The arrival of the Hokuriku Shinkansen, which placed Karuizawa within sixty-five minutes of Tokyo Station, transformed the town from a seasonal retreat to a year-round destination, its accessibility making it possible to experience the mountain atmosphere as a day trip rather than requiring the extended stay that once defined the Karuizawa experience. But the town's character is still best appreciated slowly, on foot or bicycle, moving through the birch-lined lanes and past the old villas whose weathered wood and moss-covered roofs speak of decades of summer afternoons.
Highlights
The Old Karuizawa district, Kyu-Karuizawa, preserves the atmosphere of the original summer colony in a landscape of birch forest, mossy lanes, and weathered villa architecture that feels removed from Japan's urban modernity by more than just distance. The Shaw Memorial Church, a simple wooden structure marking the site where the Canadian missionary first recommended the area, stands among trees whose canopy filters the light into the green-gold shafts that Karuizawa light is famous for. The surrounding lanes, many of them still unpaved, wind between properties whose hedges and gardens maintain the privacy and quietude that attracted the original summer residents, and walking them in the early morning, when the mist hangs in the birch trees and the only sound is birdsong, provides the purest Karuizawa experience.
Kumoba Pond, a small lake at the edge of the old town, reflects the surrounding forest in water so still and clear that the reflection appears more vivid than the reality. The walking path around the pond takes approximately twenty minutes and passes through a landscape that changes dramatically with the seasons: fresh green in spring, deep shade in summer, fiery maples in autumn, and ice-fringed silence in winter. The pond is most celebrated in October, when the autumn foliage creates a circle of color around the water that photographers return to year after year.
Shiraito Falls, a series of springs that emerge from a lava cliff face and cascade in hundreds of thin white threads across a seventy-meter-wide curtain of rock, is one of the most delicate waterfall formations in Japan. Unlike falls that concentrate a single volume of water in a dramatic plunge, Shiraito disperses its flow across the width of the cliff, creating a curtain of water whose individual strands are visible and whose collective effect is one of gentle, continuous motion.
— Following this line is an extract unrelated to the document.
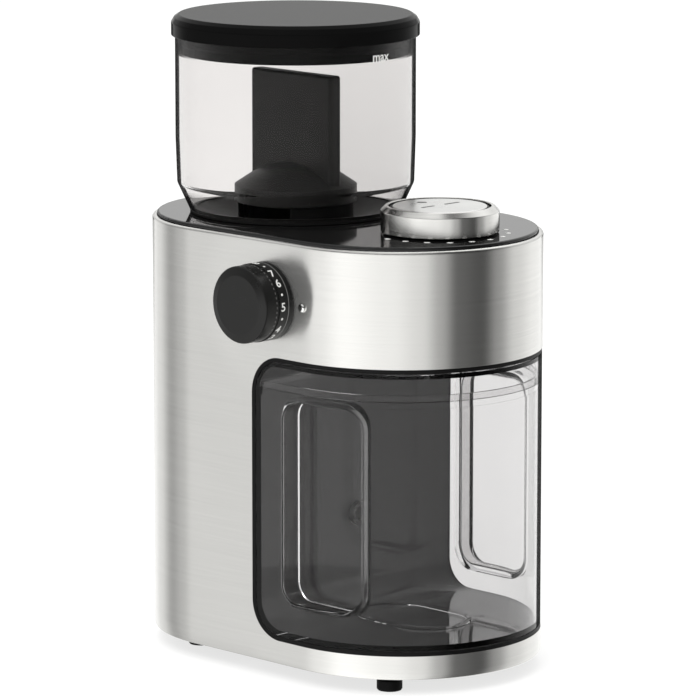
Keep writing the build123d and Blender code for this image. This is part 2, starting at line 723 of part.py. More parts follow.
def make_spindle_gear():
    toward_idler = math.degrees(math.atan2(IDLER[1] - BURR[1], IDLER[0] - BURR[0]))
    gap = toward_idler + 180 / SPINDLE_TEETH
    with BuildPart() as spindle_gear:
        polygon_block(gear_points(BURR, SPINDLE_TEETH, MODULE_2, 0.12, gap), 124, 131.5)
        turned([(9, 123), (19.5, 123), (19.5, 126), (9, 126)], BURR, Mode.SUBTRACT)
        turned([(9, 129.5), (19.5, 129.5), (19.5, 133), (9, 133)], BURR, Mode.SUBTRACT)
        disc([BURR], SPINDLE_R, 123, 133, Mode.SUBTRACT)
    save(spindle_gear.part, "spindle_gear")


# -------------------------------------------------------- turning burr stack
SPINDLE_TOP = 163.5
LOWER_BURR_Z0 = 146.0
LOWER_BURR_Z1 = 165.5
BOLT_R = 2.5


def make_drive_spindle():
    collar = 5.2
    with BuildPart() as drive_spindle:
        disc([BURR], SPINDLE_R, LOWER_BEARING_Z + 0.2, SPINDLE_TOP)
        disc([BURR], collar, 118.0, 124.0)
        disc([BURR], collar, 131.5, UPPER_BEARING_Z - 0.3)
        disc([BURR], BOLT_R, 152.0, SPINDLE_TOP + 1, Mode.SUBTRACT)
    save(drive_spindle.part, "drive_spindle")


def make_impeller():
    blades = 4
    with BuildPart() as impeller:
        disc([BURR], 26.5, 143.0, LOWER_BURR_Z0)
        for blade in range(blades):
            place = Pos(*BURR) * Rot(0, 0, 45 + 360 * blade / blades)
            with BuildSketch(Plane.XY.offset(143.0)) as fin:
                with Locations(place * Pos(26.4, 0)):
                    Rectangle(5.6, 2.4)
            extrude(fin.sketch, amount=6.2)
        disc([BURR], SPINDLE_R, 140, 150, Mode.SUBTRACT)
    save(impeller.part, "impeller")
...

The falls are fed by snowmelt that has filtered through the volcanic rock of Mount Asama, emerging at the cliff face with a temperature and clarity that testify to the purity of its underground passage.

Culinary Scene
Karuizawa's culinary scene reflects the town's identity as a meeting point between Japanese tradition and international sophistication. The local soba tradition, rooted in the buckwheat culture of highland Nagano, produces noodles of exceptional quality in restaurants whose settings range from rustic farmhouse conversions to contemporary design spaces. French and Italian restaurants of a quality rarely found outside Tokyo occupy converted villas and purpose-built premises, their chefs drawn by the altitude's clear water, the proximity to Shinshu's agricultural producers, and a clientele accustomed to the standards of the capital's finest tables.
The town's bakeries and patisseries have earned a reputation that extends far beyond the resort community, their products benefiting from the mountain water and the cool climate that favor precise baking. The craft coffee culture, sustained by a population that divides its time between Tokyo and Karuizawa, has produced cafes whose seriousness about sourcing, roasting, and extraction rivals the best in the capital. The Karuizawa Farmers' Market, operating on summer weekends, gathers the produce of the surrounding highland farms in an atmosphere that combines the pleasure of shopping with the social rituals of the resort community.
Shinshu cuisine provides the deeper culinary foundation: oyaki dumplings stuffed with nozawana pickles or wild mountain vegetables, basashi horse sashimi, Shinshu salmon, and the seasonal wild plants that highland foraging yields in spring and autumn. The combination of these traditional ingredients with the cosmopolitan cooking techniques available in Karuizawa produces a dining landscape of unusual range, from the austere discipline of a soba master's ten-seat counter to the elaborate tasting menus of the resort's most ambitious restaurants.